The Shropshire and the Dorsertshire led in the RN and RNN ships whose radars immediately gave alive with repeated and numerous contacts. It seemed a large loading operation had been caught unawares. The Japanese were not seen to react until the first shells began to land among the numerous transport and escort vessels gathered at the Port Blair anchorage. The wolf had most certainly been let loose among the sheep as 8 inch shells tore into ship after ship. The escorting destroyers sped ahead of their larger sisters to deliver a point blank range torpedo attack. At such distances, the battle was largely fought at 2,000 yards, and with such a plethora of targets it was impossible to miss! A large ocean going liner took two successive torpedo hits and she was soon sinking, the fires caused by the exploding warheads hissing as the water engulfed the stricken ship. Another brace of troop transports also succumbed to the destroyer launched torpedoes. As the order ‘fire at will, engage all targets’ was given the massacre was complete. 19 enemy vessels had been sunk, the fires of the burning ships illuminating the human catastrophe in the water as burning oil and sinking ships took the lives of thousands of men that would now not see home. Little thought was given to them by the sailors. If they had caught the INA soldiers then they got a traitor’s due. If they had caught the 4th Infantry Division boarding then it was less bayonets for the Aussies to face! As the sun crept over the horizon the Royal Navy was well away from the scene. An hour later a Catalina from Trincomalee reported sighting a large force of enemy carriers in the Bay of Bengal. Luck indeed had been the bedfellow of the Royal Navy that night.
Night Time Surface Combat, near Port Blair at 46,58, Range 3,000 Yards
DD Shiokaze, Shell hits 16, Torpedo hits 1, and is sunk
E W-13, Shell hits 17, and is sunk
E W-24, Shell hits 5, and is sunk
PB Musashi Maru, Shell hits 2, and is sunk
PB Akagane Maru, Shell hits 17, and is sunk
PB Bunzan Maru, Shell hits 9, and is sunk
PB Shinko Maru, Shell hits 20, and is sunk
PB Syozui Maru, Shell hits 34, and is sunk
xAK Daigen Maru, Shell hits 20, and is sunk
xAK Syunsei Maru, Shell hits 24, and is sunk
xAK Kinkasan Maru, Shell hits 22, and is sunk
xAK Uga Maru, Shell hits 7, Torpedo hits 2, and is sunk
PB Hakka Maru, Shell hits 9, and is sunk
PB Heimei Maru, Shell hits 13, and is sunk
xAP Tatsuta Maru, Shell hits 5, Torpedo hits 3, and is sunk
xAP Keihuku Maru, Shell hits 13, Torpedo hits 3, and is sunk
PB Suyozai Maru, Shell hits 17, and is sunk
PB Fuji Maru #3, Shell hits 7, and is sunk
SC CHa-9, Shell hits 2, and is sunk
DD Van Galen
DD Tjerk Hiddes
Japanese ground losses:
3408 casualties reported
Squads: 63 destroyed, 79 disabled
Non Combat: 27 destroyed, 8 disabled
Engineers: 30 destroyed, 22 disabled
Guns lost 123 (94 destroyed, 29 disabled)
Less gratifying were the news in the Solomon Islands. 16 Betty Bombers had been able to evade a CAP of 75 Hellcats and hit the Battleship South Dakota with three torpedoes.
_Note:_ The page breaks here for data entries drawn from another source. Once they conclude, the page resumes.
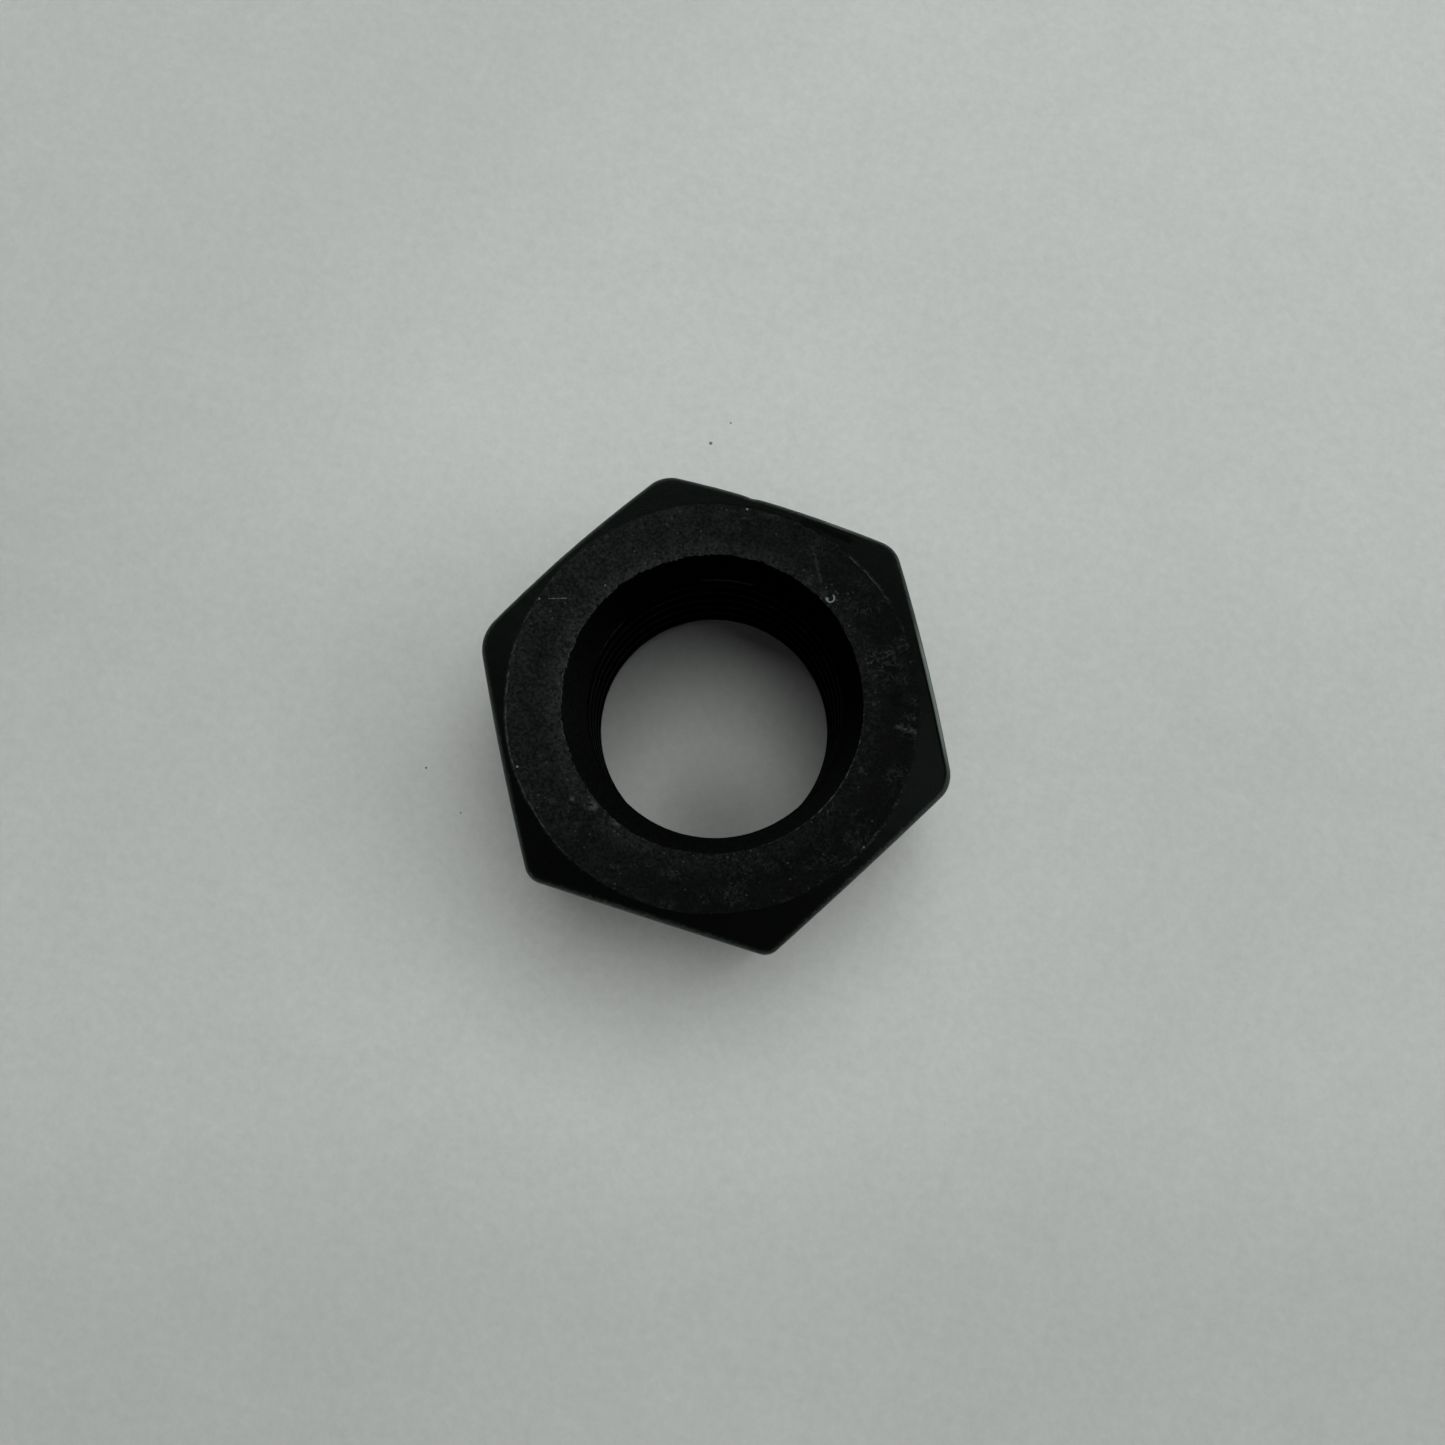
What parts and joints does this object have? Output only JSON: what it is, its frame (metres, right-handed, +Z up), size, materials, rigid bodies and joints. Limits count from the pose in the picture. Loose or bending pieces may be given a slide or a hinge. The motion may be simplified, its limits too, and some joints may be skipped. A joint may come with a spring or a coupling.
{
  "type": "hex nut",
  "caption": "Large plain hex nut in black oxide steel, chamfered on both faces, with a countersunk bore and a coarse right-hand internal thread.",
  "frame": {"origin": "centre of the lower bearing face, on the thread's axis", "axes": "+Z up along the thread's axis, +X towards a corner of the hexagon, +Y towards the middle of a flat"},
  "size_m": [0.0524, 0.046, 0.024],
  "materials": {
    "black_oxide": "satin black oxide on forged and turned steel"
  },
  "bodies": {
    "root": {"hex_nut": "black_oxide"}
  },
  "joints": []
}
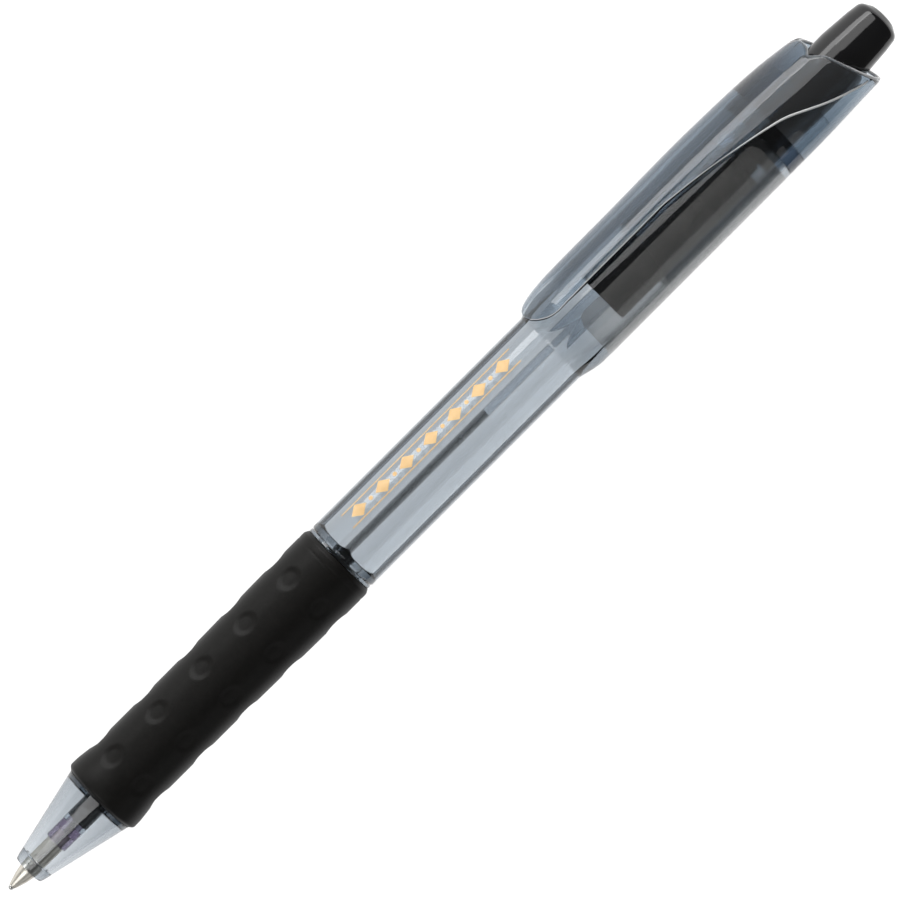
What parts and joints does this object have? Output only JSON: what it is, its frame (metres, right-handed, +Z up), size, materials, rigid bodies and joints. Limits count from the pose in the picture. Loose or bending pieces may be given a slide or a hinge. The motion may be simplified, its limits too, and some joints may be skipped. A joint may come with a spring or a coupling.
{
  "type": "retractable gel pen",
  "caption": "Slim retractable pen with a clear smoke barrel, a dimpled black rubber grip, a hooded clip cap and a black push button, lying on its side.",
  "frame": {"origin": "middle of the underside of the pen's bounding box, on the table that the pen lies on", "axes": "+X along the pen towards the writing tip, +Z up from the table, and the clip points towards -Y and a little up"},
  "size_m": [0.144, 0.0122, 0.0117],
  "materials": {
    "ball_metal": "polished ball",
    "point_metal": "turned nickel silver",
    "holder_plastic": "pale translucent moulding",
    "tube_plastic": "clear soft tube",
    "ink_black": "wet black ink",
    "follower_grease": "translucent grease",
    "spring_steel": "drawn wire",
    "smoke_clear": "clear smoke-tinted, polished",
    "clip_smoke": "blue-grey smoke-tinted, polished",
    "grip_rubber": "soft matte",
    "black_plastic": "satin",
    "mechanism_plastic": "satin acetal",
    "black_gloss": "glossy"
  },
  "bodies": {
    "barrel": {"barrel": "smoke_clear", "guide_sleeve": "smoke_clear", "cam_tube": "black_plastic", "clip_cap": "clip_smoke"},
    "front_section": {"nose_holder": "smoke_clear", "grip_sleeve": "grip_rubber"},
    "refill": {"tip_cone": "point_metal", "tip_holder": "holder_plastic", "ink_tube": "tube_plastic", "ink": "ink_black", "ink_follower": "follower_grease", "spring": "spring_steel"},
    "ball": {"writing_ball": "ball_metal"},
    "rotor": {"rotor": "mechanism_plastic"},
    "button": {"plunger": "mechanism_plastic", "push_button": "black_gloss"},
    "clip": {"clip_arm": "clip_smoke"}
  },
  "joints": [
    {"name": "button_press", "type": "slide", "parent": "barrel", "child": "button", "axis": [-1, 0, 0], "range_m": [-0.0013, 0.0047], "stiffness_N_per_m": 300},
    {"name": "refill_slide", "type": "slide", "parent": "barrel", "child": "refill", "axis": [-1, 0, 0], "range_m": [-0.0013, 0.0047], "deforming": ["spring"]},
    {"name": "rotor_turn", "type": "hinge", "parent": "refill", "child": "rotor", "pos_m": [-0.033, 0.00056, 0.00554], "axis": [1, 0, 0], "continuous": true},
    {"name": "ball_roll", "type": "hinge", "parent": "refill", "child": "ball", "pos_m": [0.07165, 0.00056, 0.00554], "axis": [0, 1, 0], "continuous": true},
    {"name": "clip_flex", "type": "hinge", "parent": "barrel", "child": "clip", "pos_m": [-0.0533, -0.00545, 0.0066], "axis": [0, -0.1736, -0.9848], "range_deg": [0, 4], "stiffness_Nm_per_rad": 3},
    {"name": "front_section_off", "type": "slide", "parent": "barrel", "child": "front_section", "axis": [1, 0, 0], "range_m": [0, 0.06]}
  ],
  "couplings": [
    {"joint": "refill_slide", "follows": "button_press", "ratio": 1}
  ]
}
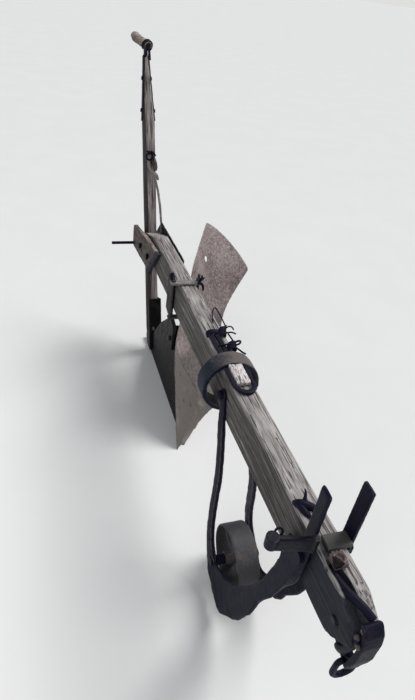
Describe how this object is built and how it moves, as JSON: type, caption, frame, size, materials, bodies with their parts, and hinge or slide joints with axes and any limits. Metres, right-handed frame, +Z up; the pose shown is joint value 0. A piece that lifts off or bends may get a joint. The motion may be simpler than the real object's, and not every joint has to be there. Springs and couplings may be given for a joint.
{
  "type": "single-stilt walking moldboard plough with gauge wheel",
  "caption": "Old horse-drawn walking plough with a timber beam, one wooden stilt, a twisted iron wing and share, a banded nose and a small iron gauge wheel in a bent fork.",
  "frame": {"origin": "floor level, under the middle of the plough's bounding box; the share, the sole bar and the wheel stand on Z = 0", "axes": "+X is the plough's left side, where the wing throws the furrow; -Y is the front with the hitch; +Z is up"},
  "size_m": [0.5331, 2.08, 1.1333],
  "materials": {
    "beam_wood": "weathered",
    "plank_wood": "weathered",
    "stilt_wood": "weathered",
    "grip_wood": "worn",
    "wedge_wood": "weathered",
    "dark_iron": "rusted dark",
    "wing_iron": "pitted rust",
    "share_iron": "worn rust",
    "clamp_iron": "rusted",
    "nut_iron": "rusted",
    "plate_iron": "rusted",
    "rod_rust": "rusted",
    "wheel_iron": "rusted"
  },
  "bodies": {
    "plough": {"beam": "beam_wood", "tail_cheek": "plank_wood", "tail_plate": "dark_iron", "cross_rod": "dark_iron", "tail_bolts": "dark_iron", "stilt": "stilt_wood", "stilt_irons": "dark_iron", "ferrule": "dark_iron", "grip": "grip_wood", "latch_staple": "dark_iron", "latch_rod": "rod_rust", "socket": "dark_iron", "sole": "dark_iron", "landside": "dark_iron", "standard": "dark_iron", "standard_clamp": "clamp_iron", "frog": "dark_iron", "share": "share_iron", "moldboard": "wing_iron", "collar": "dark_iron", "collar_bolts": "dark_iron", "wear_strap": "dark_iron", "wedge": "wedge_wood", "tie_bars": "dark_iron", "fork_left": "dark_iron", "fork_right": "dark_iron", "fork_bolts": "dark_iron", "axle": "dark_iron", "clamp_bar": "dark_iron", "clamp_plate": "plate_iron", "clamp_nut": "nut_iron", "eye_bolt": "dark_iron", "nose_strap": "dark_iron", "nose_pin": "dark_iron"},
    "wheel": {"wheel": "wheel_iron"},
    "draught_link": {"draught_link": "dark_iron"}
  },
  "joints": [
    {"name": "wheel_spin", "type": "hinge", "parent": "plough", "child": "wheel", "pos_m": [-0.1146, -0.58, 0.09], "axis": [1, 0, 0], "continuous": true},
    {"name": "link_swing", "type": "hinge", "parent": "plough", "child": "draught_link", "pos_m": [-0.1146, -1.013, 0.44096], "axis": [1, 0, 0], "range_deg": [-50, 40]}
  ]
}
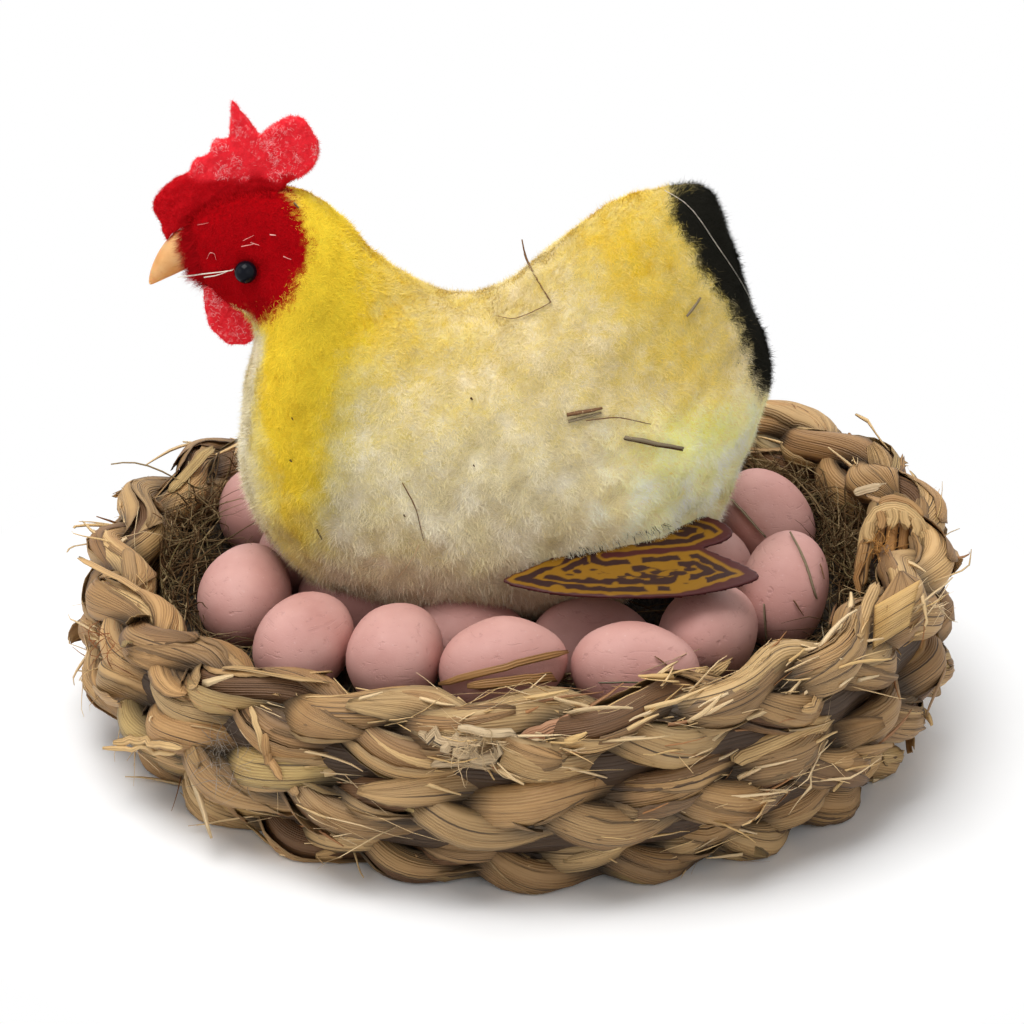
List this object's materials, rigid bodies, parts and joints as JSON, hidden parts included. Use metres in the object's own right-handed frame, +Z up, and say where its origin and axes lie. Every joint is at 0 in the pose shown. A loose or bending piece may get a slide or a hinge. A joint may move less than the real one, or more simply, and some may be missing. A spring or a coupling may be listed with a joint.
{
  "type": "hen figurine in nest",
  "caption": "Flocked hen figurine with a felt comb, sitting on pink eggs in a round nest of braided husk rope.",
  "frame": {"origin": "on the ground, below the middle of the box round the whole ornament", "axes": "+Z up, +X along the nest's long axis from the hen's beak to its tail, the hen's left side towards -Y"},
  "size_m": [0.1606, 0.1539, 0.1165],
  "materials": {
    "flock": "short dense flock, yellow turning cream, black along the tail",
    "felt": "red craft felt with pale fibres",
    "beak": "orange tan, slightly translucent, semi-gloss",
    "eye": "glossy black bead",
    "wing": "printed sheet, maroon edge, ochre field, dark dashes",
    "egg": "matte dusty pink over light foam, finely pitted",
    "husk": "dry plant husk, tan to brown, finely veined, satin",
    "hay": "fine dry hay, grey olive to brown"
  },
  "bodies": {
    "root": {"beak": "beak", "comb": "felt", "egg_01": "egg", "egg_02": "egg", "egg_03": "egg", "egg_04": "egg", "egg_05": "egg", "egg_06": "egg", "egg_07": "egg", "egg_08": "egg", "egg_09": "egg", "egg_10": "egg", "egg_11": "egg", "egg_12": "egg", "egg_13": "egg", "egg_14": "egg", "egg_15": "egg", "egg_16": "egg", "egg_17": "egg", "egg_18": "egg", "eye_left": "eye", "eye_right": "eye", "hay_bed": "hay", "hen_body": "flock", "nest_foot_row": "husk", "nest_mat": "husk", "nest_middle_row": "husk", "nest_rim_row": "husk", "rope_end": "husk", "wattle_left": "felt", "wattle_right": "felt", "wing_left": "wing", "wing_right": "wing"}
  },
  "joints": []
}
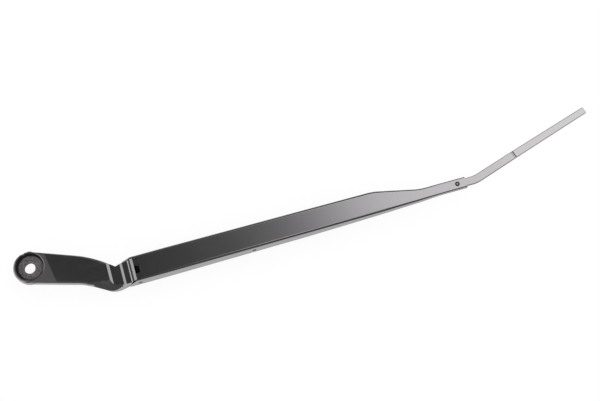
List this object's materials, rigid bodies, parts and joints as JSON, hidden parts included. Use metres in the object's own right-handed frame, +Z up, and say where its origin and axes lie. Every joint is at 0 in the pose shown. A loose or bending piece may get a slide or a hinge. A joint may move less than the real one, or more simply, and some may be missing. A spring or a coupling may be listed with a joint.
{
  "type": "windscreen wiper arm",
  "caption": "Windscreen wiper arm: cast mounting head, spring-loaded hinged channel and a flat cranked blade strip.",
  "frame": {"origin": "on the spindle hole's axis, at the underside of the mounting head", "axes": "+X along the channel towards the blade end, +Z up, away from the glass; the channel's middle lies on the -Y side of the spindle"},
  "size_m": [0.6308, 0.0636, 0.0233],
  "materials": {
    "head_paint": "satin black",
    "channel_paint": "semi-gloss black",
    "strip_paint": "semi-gloss dark grey",
    "pin_steel": "painted steel pin ends",
    "bright_steel": "zinc-plated steel",
    "bush_plastic": "natural acetal"
  },
  "bodies": {
    "head": {"mounting_head": "head_paint", "near_hinge_bush": "bush_plastic", "far_hinge_bush": "bush_plastic", "link_pin": "bright_steel"},
    "arm": {"channel": "channel_paint", "hinge_pin": "pin_steel", "anchor_pin": "pin_steel", "strip_rivet": "pin_steel", "blade_strip": "strip_paint"},
    "hook": {"spring_link": "bright_steel"},
    "spring": {"tension_spring": "bright_steel"}
  },
  "joints": [
    {"name": "arm_lift", "type": "hinge", "parent": "head", "child": "arm", "pos_m": [0.1064, -0.0313, 0.0033], "axis": [0, -1, 0], "range_deg": [0, 70]},
    {"name": "hook_turn", "type": "hinge", "parent": "head", "child": "hook", "pos_m": [0.1014, -0.0313, -0.0021], "axis": [0, -1, 0], "range_deg": [0, 67]},
    {"name": "spring_turn", "type": "hinge", "parent": "arm", "child": "spring", "pos_m": [0.2289, -0.0313, 0.0043], "axis": [0, -1, 0], "range_deg": [-4, 0]}
  ],
  "couplings": [
    {"joint": "hook_turn", "follows": "arm_lift", "ratio": 0.9472},
    {"joint": "spring_turn", "follows": "arm_lift", "ratio": -0.0528}
  ]
}
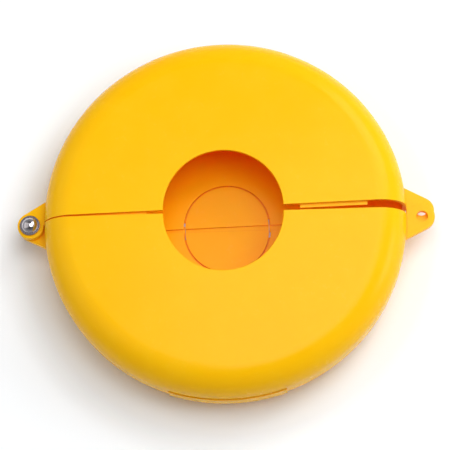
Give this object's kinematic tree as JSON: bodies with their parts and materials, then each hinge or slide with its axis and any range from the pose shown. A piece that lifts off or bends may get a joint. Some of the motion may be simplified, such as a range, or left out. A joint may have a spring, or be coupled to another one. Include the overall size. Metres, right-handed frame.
{
  "type": "gate valve handwheel lockout",
  "caption": "Round clamshell lockout: two half-round plastic shells swing on one rivet, close round a valve handwheel with the stem through a front opening, and take a padlock.",
  "frame": {"origin": "centre of the disc on its closed face, at the level the part rests on", "axes": "+Z along the disc axis, out of the stem opening; +X from the hinge rivet towards the padlock ears; the lower shell lies in -Y and the upper shell in +Y"},
  "size_m": [0.3098, 0.2731, 0.057],
  "materials": {
    "shell_plastic": "smooth moulded polypropylene, satin to soft gloss",
    "knockout_plastic": "smooth moulded polypropylene, satin to soft gloss",
    "rivet_metal": "polished nickel-plated steel",
    "washer_metal": "plain nickel-plated steel"
  },
  "bodies": {
    "lower_half": {"lower_shell": "shell_plastic", "lower_knockout": "knockout_plastic", "hinge_rivet": "rivet_metal", "front_washer": "washer_metal", "rear_washer": "washer_metal"},
    "upper_half": {"upper_shell": "shell_plastic", "upper_knockout": "knockout_plastic"}
  },
  "joints": [
    {"name": "shell_hinge", "type": "hinge", "parent": "lower_half", "child": "upper_half", "pos_m": [-0.1455, 0, 0.0285], "axis": [0, 0, 1], "range_deg": [-1.22, 223]}
  ]
}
The second time the South Dak had been wounded in these waters. She was still afloat and damage control teams had had steaming solidly. Her guns would be missed during a landing planned the next day but she was now steaming away from the battle zone. Suffice to say 15 of the bombers were splashed by the Hellcats on their way home. Little consolation for the sailors on the South Dakota!
I Australian Corps, XV Indian Corps and the NCAC had been marching through the Eastern Burmese jungle with the ultimate aim of bringing the fight against the Japanese back into Burma. The intial targets were Warazup and Myitkyina but the first obstacle to surmount was secrecy. Units at the other end of the line manoeuvred to keep Japanese divisions pinned to the river line while the RAF and the USAAF fought to keep Eastern Burmese skies clear of enemy aerial eyes. Lightnings and Hurricanes shot down a large number of enemy recon planes and also kept the skies free of enemy fighters. The enemy Ki-43, ascendant for so long could not match the P-38 and as such was blasted from the sky in large numbers. Heavy and light bombers plastered the enemy units stationed at both targets and it seems that surprise was total when the 6th, 7th and 9th Australian Divisions blasted out of the jungle and quickly took both objectives. Immediate enemy reaction was slow with several night raids carried out by Ki-45’s and daylight raids by Sally’s. Yet short and long range has detected movements both North from Lashio (33rd and 55th Infantry Divisions) and the West (8th Infantry Division among other units) heading towards Myitkyina. Surprise had been achieved quite easily, the hard fight was about to begin.